As I was saying, young people prefer to be connected 24 hours a day. Throughout the day they receive hundreds of messages and have conversations for hours with apps such as WhatsApp, Line, or Skype. Their answers are quick, brief, and efficient. In summary, they are used to brief packages of information, to short exchanges, and to real time answers. Their learning takes place through simulation or fun, and without any effort. They learn from one another, socializing their knowledge on social networks, asking questions and answering them online. In fact, up to 65% of these young people could give lessons about some part of technology.

Immigrants, on the other hand, are used to isolated and individual activities.
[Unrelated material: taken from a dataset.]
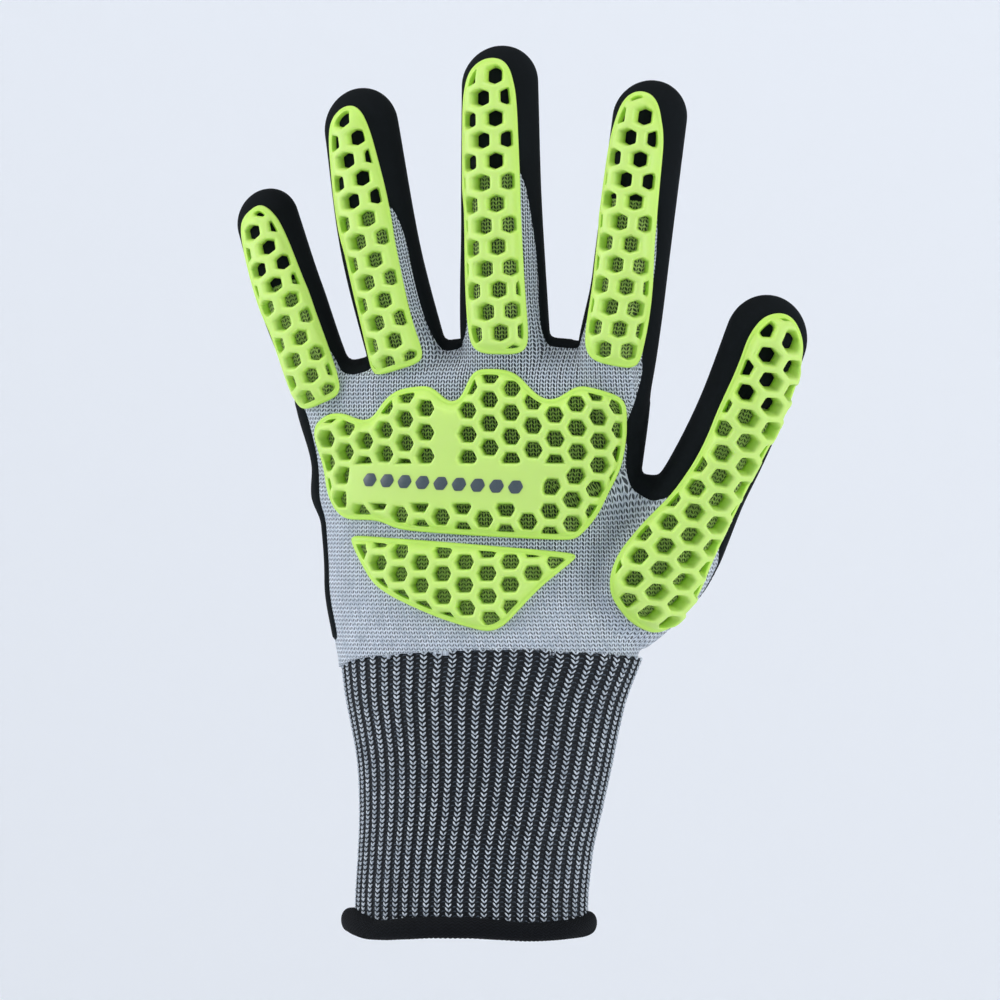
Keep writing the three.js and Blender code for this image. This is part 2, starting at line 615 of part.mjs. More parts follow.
// Moves a point back out to the given lift above the roots of the fingers where they stand prouder.
function raised(point, lift) {
  for (const name of ["little", "ring", "middle", "index"]) {
    const digit = DIGITS[name];
    const axes = digitAxes(digit);
    const from = point.clone().sub(new THREE.Vector3(...digit.root));
    const value = (column) => tableValue(digit.rows, "along", from.dot(axes.along), column);
    const aside = (from.dot(axes.level) - value("drift")) / (value("halfWidth") + lift);
    if (Math.abs(aside) < 1) {
      const back = digit.root[1] + value("bow") - (value("halfDepth") + lift) * Math.sqrt(1 - aside * aside);
      point.y = Math.min(point.y, back);
    }
  }
  return point;
}

// Point above a digit; where the digit runs into the palm the point stays above the palm's back as well.
function aboveDigit(digit, along, arc, lift) {
  const narrowing = Math.max(Math.cos(tipTurn(digit, along)), TIP_NARROWEST);
  const radius = (tableValue(digit.rows, "along", along, "halfWidth")
    + tableValue(digit.rows, "along", along, "halfDepth")) / 2 * narrowing;
  const point = digitPoint(digit, along, arc / radius, lift);
  const halfWidth = tableValue(PALM, "z", point.z, "halfWidth");
  const aside = (point.x - tableValue(PALM, "z", point.z, "middle")) / (halfWidth + lift);
  if (point.z < PALM_BACK_TOP && Math.abs(aside) < 1) {
    const surface = -(tableValue(PALM, "z", point.z, "back") + lift) * Math.sqrt(1 - aside * aside);
    point.y = Math.min(point.y, surface);
  }
  return point;
}

const hollow = handSolid(-KNIT_WALL, OVERRUN, INNER_PALM_SEGMENTS, INNER_FINGER_SEGMENTS);
const shell = handSolid(0, 0).subtract(hollow);

// Dip: a thin skin over the whole hand, kept only where a region of the palm or of a digit reaches it.
const dip = handSolid(PIECE_GAP + COATING_THICKNESS, 0).subtract(handSolid(PIECE_GAP, OVERRUN));
const regions = PALM_COATS.map((coat) => boxSolid(
  [coat.from, coat.back, coat.bottom],
  [coat.to, COAT_REACH, coat.top],
));
for (const digit of Object.values(DIGITS)) {
  regions.push(...digit.coats.map((coat) => coatedDigitRegion(digit, coat)));
}
const reached = regions.reduce((sum, region) => sum.add(region));
const aboveStart = boxSolid([-150, -COAT_REACH, COATING_START], [150, COAT_REACH, 300]);
const coating = dip.intersect(reached.intersect(aboveStart));

// Cuff: the outer face rises and falls once for each rib.
function cuffRing(row, count, lift, ribbed, isTop) {
  return ringOf(count, (angle) => {
    const ribs = ribbed ? (Math.cos(angle * RIB_COUNT) > 0 ? RIB_RELIEF : 0) : 0;
    return new THREE.Vector3(
      row.middle + (row.halfWidth + lift + ribs) * Math.sin(angle),
      -(row.halfDepth + lift + ribs) * Math.cos(angle),
      row.z + (isTop ? cuffArch(angle) : 0),
    );
  });
}
const top = CUFF[CUFF.length - 1];
const cuffOuter = CUFF.map((row) => cuffRing(row, RIB_COUNT * 2, 0, true, row === top));
const cuffInner = [
  { ...CUFF[0], z: CUFF[0].z - OVERRUN },
  CUFF[0],
  CUFF[2],
  { ...top, z: top.z + 2 * OVERRUN },
].map((row) => cuffRing(row, RIB_COUNT / 2, -CUFF_WALL, false, false));
const cuff = stackSolid(cuffOuter).subtract(stackSolid(cuffInner));

// Hem: a rolled band under the cuff, an oval cross-section carried round the mouth.
const hemVertices = [];
for (const p of cuffRing({ ...CUFF[0], z: 0 }, HEM_SEGMENTS, 0, false, false)) {
  const out = new THREE.Vector3(p.x - CUFF[0].middle, p.y, 0).normalize();
  for (let k = 0; k < HEM_PROFILE; k += 1) {
    const angle = ((k + 0.5) / HEM_PROFILE) * 2 * Math.PI;
    const height = (HEM_HEIGHT / 2) * (1 + Math.sin(angle) / Math.cos(Math.PI / HEM_PROFILE));
    const outward = HEM_OUT + HEM_HALF_THICKNESS * Math.cos(angle);
    hemVertices.push(p.clone().addScaledVector(out, outward).setZ(height));
  }
}
const hemTriangles = [];
for (let i = 0; i < HEM_SEGMENTS; i += 1) {
  for (let k = 0; k < HEM_PROFILE; k += 1) {
    const a = i * HEM_PROFILE + k;
    const b = i * HEM_PROFILE + ((k + 1) % HEM_PROFILE);
    const c = ((i + 1) % HEM_SEGMENTS) * HEM_PROFILE + k;
    const d = ((i + 1) % HEM_SEGMENTS) * HEM_PROFILE + ((k + 1) % HEM_PROFILE);
    hemTriangles.push([a, c, d], [a, d, b]);
  }
}
const hem = orient(hemVertices, hemTriangles);

const group = new THREE.Group();

function addPiece(name, solid, colour, roughness) {
  const mesh = solid.getMesh();
  const geometry = new THREE.BufferGeometry();
  geometry.setAttribute("position", new THREE.BufferAttribute(new Float32Array(mesh.vertProperties), 3));
  geometry.setIndex(new THREE.BufferAttribute(new Uint32Array(mesh.triVerts), 1));
  geometry.computeVertexNormals();
  const material = new THREE.MeshStandardMaterial({ color: colour, roughness, metalness: 0 });
  const piece = new THREE.Mesh(geometry, material);
  piece.name = name;
  group.add(piece);
}

addPiece("knit_shell", shell, KNIT_GREY, CLOTH_ROUGHNESS);
addPiece("palm_coating", coating, FOAM_BLACK, FOAM_ROUGHNESS);
addPiece("rib_cuff", cuff, RIB_GREY, CLOTH_ROUGHNESS);
addPiece("cuff_hem", hem, HEM_BLACK, CLOTH_ROUGHNESS);

for (const [name, guard] of Object.entries(DIGIT_GUARDS)) {
  const digit = DIGITS[name];
  const outline = [
    ...guard.rows.map((row) => new THREE.Vector2(row.left, row.along)),
    ...[...guard.rows].reverse().map((row) => new THREE.Vector2(row.right, row.along)),
  ];
  const riseFrom = digit.coatedFrom - GUARD_RISE_FROM;
  const riseTo = digit.coatedFrom - GUARD_RISE_TO;
  const liftAt = (along) => mix(GUARD_LIFT_KNIT, GUARD_LIFT_COATED,
    THREE.MathUtils.smoothstep(along, riseFrom, riseTo));
  const place = (along, arc, lift) => aboveDigit(digit, along, arc, lift);
  const cells = hexCells(outline, guard.cells, true, () => false);
  const title = name === "thumb" ? "thumb_guard" : `${name}_finger_guard`;
  const guardPiece = guardSolid(outline, cells.holes, cells.studs, place, liftAt);
  addPiece(title, guardPiece, GUARD_LIME, GUARD_ROUGHNESS);
}
for (const [name, guard] of Object.entries(BACK_GUARDS)) {
  const outline = guard.corners.map((corner) => new THREE.Vector2(corner.arc, corner.z));
  const plain = guard.plain;
  const keepOut = (arc, z) => plain !== undefined
    && Math.abs(arc - plain.arc) < plain.halfWidth && Math.abs(z - plain.z) < plain.halfHeight;
  const cells = hexCells(outline, guard.cells, false, keepOut);
  const guardPiece = guardSolid(outline, cells.holes, cells.studs, abovePalm, () => GUARD_LIFT_KNIT);
  addPiece(name, guardPiece, GUARD_LIME, GUARD_ROUGHNESS);
}

export default group;
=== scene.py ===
import bpy
import math
import numpy as np
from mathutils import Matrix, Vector
from mathutils.geometry import delaunay_2d_cdt


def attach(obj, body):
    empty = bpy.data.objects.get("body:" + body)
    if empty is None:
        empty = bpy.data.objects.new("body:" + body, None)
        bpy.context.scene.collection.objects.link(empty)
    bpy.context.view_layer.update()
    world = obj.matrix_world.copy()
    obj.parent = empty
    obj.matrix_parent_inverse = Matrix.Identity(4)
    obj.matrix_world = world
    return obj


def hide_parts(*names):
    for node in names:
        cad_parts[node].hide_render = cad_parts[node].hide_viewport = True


# Knitted work glove with a foam-dipped palm and moulded honeycomb guards, in the form it has on a hand.
# Sizes are in millimetres and turn to metres where a mesh is made. Z runs from the cuff mouth to the
# fingertips, -Y is the back of the hand, +X is the thumb side.
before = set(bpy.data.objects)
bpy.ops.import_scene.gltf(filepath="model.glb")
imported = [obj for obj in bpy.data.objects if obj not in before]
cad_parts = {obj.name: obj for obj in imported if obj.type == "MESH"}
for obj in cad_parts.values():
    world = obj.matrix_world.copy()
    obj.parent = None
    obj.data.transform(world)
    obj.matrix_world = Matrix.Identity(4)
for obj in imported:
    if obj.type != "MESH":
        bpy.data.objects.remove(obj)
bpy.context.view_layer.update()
mm = 0.001
random = np.random.default_rng(7)


def linearColour(hexText):
    # sRGB to linear: a twelfth of the value up to 0.04, above that ((value + 0.055) / 1.055) to the power 2.4
    value = np.array([int(hexText[i:i + 2], 16) for i in (1, 3, 5)]) / 255.0
    value = np.where(value <= 0.04045, value / 12.92, ((value + 0.055) / 1.055) ** 2.4)
    return (float(value[0]), float(value[1]), float(value[2]), 1.0)


def addNode(material, kind, inputs=None, **settings):
    # inputs gives each socket a value, a hex colour, a node whose first output is linked to it, or a pair of a
    # node and the name of its output
    made = material.node_tree.nodes.new("ShaderNode" + kind)
    for name, value in settings.items():
        setattr(made, name, value)
    for socket, value in (inputs or {}).items():
        if isinstance(value, bpy.types.Node):
            value = (value, 0)
        if isinstance(value, tuple) and isinstance(value[0], bpy.types.Node):
            material.node_tree.links.new(value[0].outputs[value[1]], made.inputs[socket])
        else:
            made.inputs[socket].default_value = linearColour(value) if isinstance(value, str) else value
    return made


def newMaterial(name, **sockets):
    # the shader's own sockets hold what is the same all over
    material = bpy.data.materials.new(name)
    material.use_nodes = True
    shader = material.node_tree.nodes["Principled BSDF"]
    for socket, value in sockets.items():
        value = linearColour(value) if isinstance(value, str) else value
        shader.inputs[socket.replace("_", " ")].default_value = value
    return material, shader


def finishSurface(material, shader, factor, low, high, height=None, strength=0.0, distance=0.0):
    # base colour from low to high by the factor; where a height is given, relief as deep as distance, in metres
    tone = addNode(material, "Mix", {"Factor": factor, 6: low, 7: high}, data_type="RGBA")
    material.node_tree.links.new(tone.outputs[2], shader.inputs["Base Color"])
    if height is not None:
        bump = addNode(material, "Bump", {"Height": height, "Strength": strength, "Distance": distance})
        material.node_tree.links.new(bump.outputs[0], shader.inputs["Normal"])


def smoothStep(low, high, value):
    # 0 below low, 1 above high, 3t^2 - 2t^3 between
    t = np.clip((value - low) / (high - low), 0.0, 1.0)
    return t * t * (3.0 - 2.0 * t)


def alongTable(table, key, column, at):
    # cubic through the rows, level past both ends; the slope at a row is the harmonic mean of those to its
    # neighbours, or none where they differ in sign, so nothing bulges between rows
    keys = np.asarray(table[key], float)
    values = np.asarray(table[column], float)
    secants = np.diff(values) / np.diff(keys)
    before, after = secants[:-1], secants[1:]
    total = np.where(before * after > 0, before + after, 1.0)
    inner = np.where(before * after > 0, 2 * before * after / total, 0.0)
    slopes = np.concatenate([secants[:1], inner, secants[-1:]])
    at = np.clip(at, keys[0], keys[-1])
    i = np.clip(np.searchsorted(keys, at) - 1, 0, len(keys) - 2)
    step = keys[i + 1] - keys[i]
    t = (at - keys[i]) / step
    return ((2 * t ** 3 - 3 * t ** 2 + 1) * values[i] + (t ** 3 - 2 * t ** 2 + t) * step * slopes[i]
            + (3 * t ** 2 - 2 * t ** 3) * values[i + 1] + (t ** 3 - t ** 2) * step * slopes[i + 1])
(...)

They are patient when waiting for an answer and don’t get tired with long messages. They are used to learning with a teacher, without any fun, and their electronic devices are much less sophisticated than those of natives.

A digital gap between two generations

The fascinating science fiction film The Matrix narrated the fight between the real world of people and the virtual world of machines. Its plot was based on this “emigration” from one place to the other. The main character Neo, played by Keanu Reeves, appealed to what was recent, to the unknown, and to what was new. The challenge was to fight against the “smart machines” in order to re-establish the order between the real and the virtual.

A nice metaphor that reflects, dear reader, the digital transformation that these two generations are living. Young people are pushing hard and living online more than offline.